Caracas nos acoge a todos por igual. Ya sea los hijos que ha parido en cualquiera de sus casi olvidadas esquinas y en sus múltiples laderas, o a los que viniendo de todos los rincones del país y viviendo aquí desde hace mucho tiempo, no la asumen como suya sino como una ciudad de paso -una ciudad prestada- de la que no tardan en huir a la primera oportunidad sin que les quede nada por dentro. Caracas se me antoja de una femineidad abrumadora, maternal, sumisa, tolerante, supeditada al Ávila, que se yergue imperturbable y protector.

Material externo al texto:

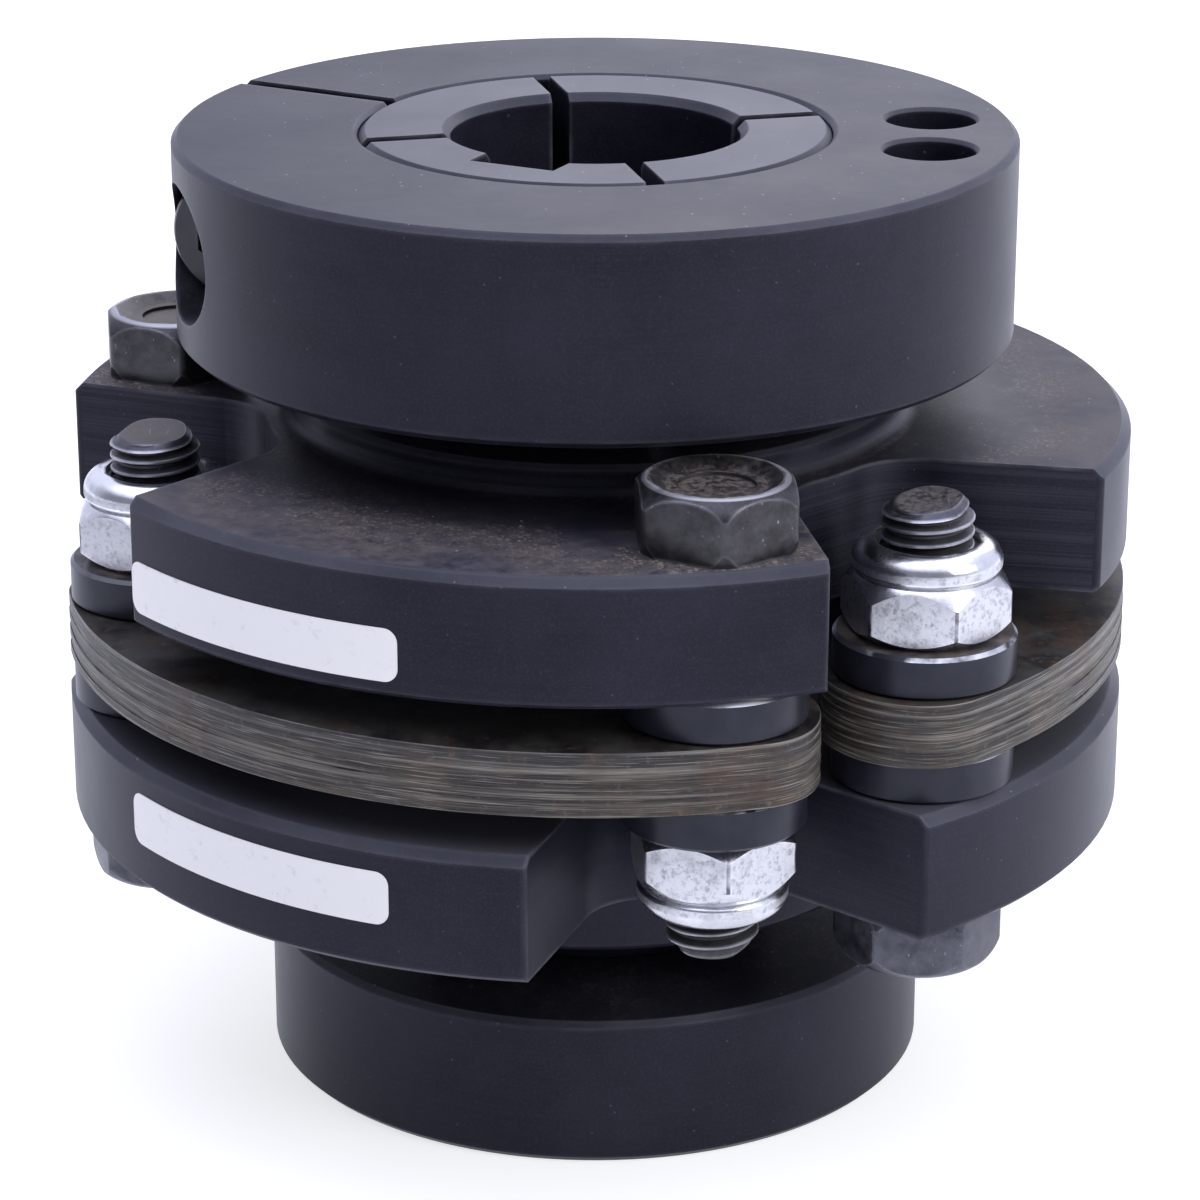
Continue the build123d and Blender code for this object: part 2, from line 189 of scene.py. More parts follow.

Caracas como toda mujer que se precie, es contradictoria: verde y gris, del color que le preste la luz que la viste; alegre y triste, fiel y desleal, amada, acaso odiada, ahora temida, generosa, sin rencor. Estoica: ante la afrenta de la basura responde con una flor silvestre; en la barrera de concreto que rodea sus autopistas crece un verde imposible: la incipiente hierba se abre paso y provoca una sonrisa en medio del tráfico; el ruido de tantos carros no opaca el pregón del buhonero; ni siquiera el humo enturbia su imperturbable luz, cegadora a veces, cálida siempre.

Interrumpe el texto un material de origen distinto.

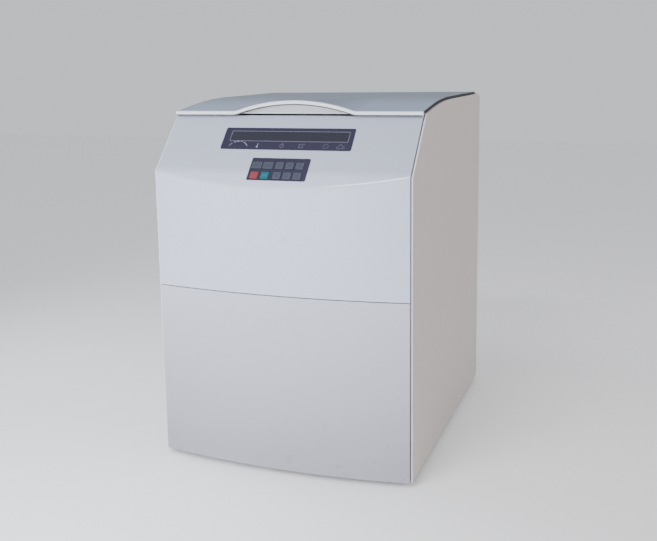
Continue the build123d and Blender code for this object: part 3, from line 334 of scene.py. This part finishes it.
# printed marks, the lid's lip and the painted shadow under it
LINE_INK = film("line_ink", (0.150, 0.150, 0.200), 0.4)
ICON_INK = film("icon_ink", (0.300, 0.300, 0.350), 0.4)
KEY_INK = film("key_ink", (0.085, 0.096, 0.135), 0.4)
TEAL_INK = film("teal_ink", (0.06, 0.25, 0.29), 0.4)
# the lid's paint as lit on the rolled lip: a painted highlight
LIP_PAINT = enamel("lip_paint", (0.88, 0.90, 0.96), 0.26, shift=0.03, peel=0.08, coat=0.3)
# the lip's underside painted dark: a painted shadow
LIP_SHADOW_PAINT = moulded("lip_painted_shadow", (0.10, 0.10, 0.11), 0.6)


def finish_nodes():
    """Gives every CAD node its material."""
    for node, made in NODES.items():
        material = OWN_MATERIAL.get(node) or MATERIALS[SLOT_OF[node]]
        for entry in made.material_slots:
            entry.material = material
        if not made.material_slots:
            made.data.materials.append(material)


finish_nodes()


# ------------------------------------------------------------------ mesh helpers
PRINT_THICKNESS = 0.12          # mm that a printed mark stands above its film
PRINT_SINK = 0.03               # mm that it goes into it
SHARPEST_MITRE = 0.5            # stops a ribbon's outer corner from running far out
CORNER_STEPS = 4                # for the round corners of a printed rectangle


def piece(name, mesh, material, body):
    """A finished mesh as a named piece that rides on a body."""
    made = bpy.data.objects.new(name, mesh)
    bpy.context.scene.collection.objects.link(made)
    if material:
        mesh.materials.append(material)
    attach(made, body)
    return made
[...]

“Y veo el cielo, la luz, las matas...” el Aula Magna, El Parque del Este, los niñitos con su lonchera como almohada cuando apenas amanece, un mercado ambulante en el tráfico: Coquitos, banderas, periódicos, piratería grabada en libros y cassettes, mamones o ciruelas según la temporada. La rápida transición de rojo a verde en una avenida alcanza para todo, hasta para un sencillo acto de malabares. Saltimbanquis urbanos y sonrientes pasan raqueta con su sombrero de colores, compitiendo en cada esquina con los vendedores de la suerte.
Y pienso: Caracas es una mujer, ancha, desprendida, desinteresada.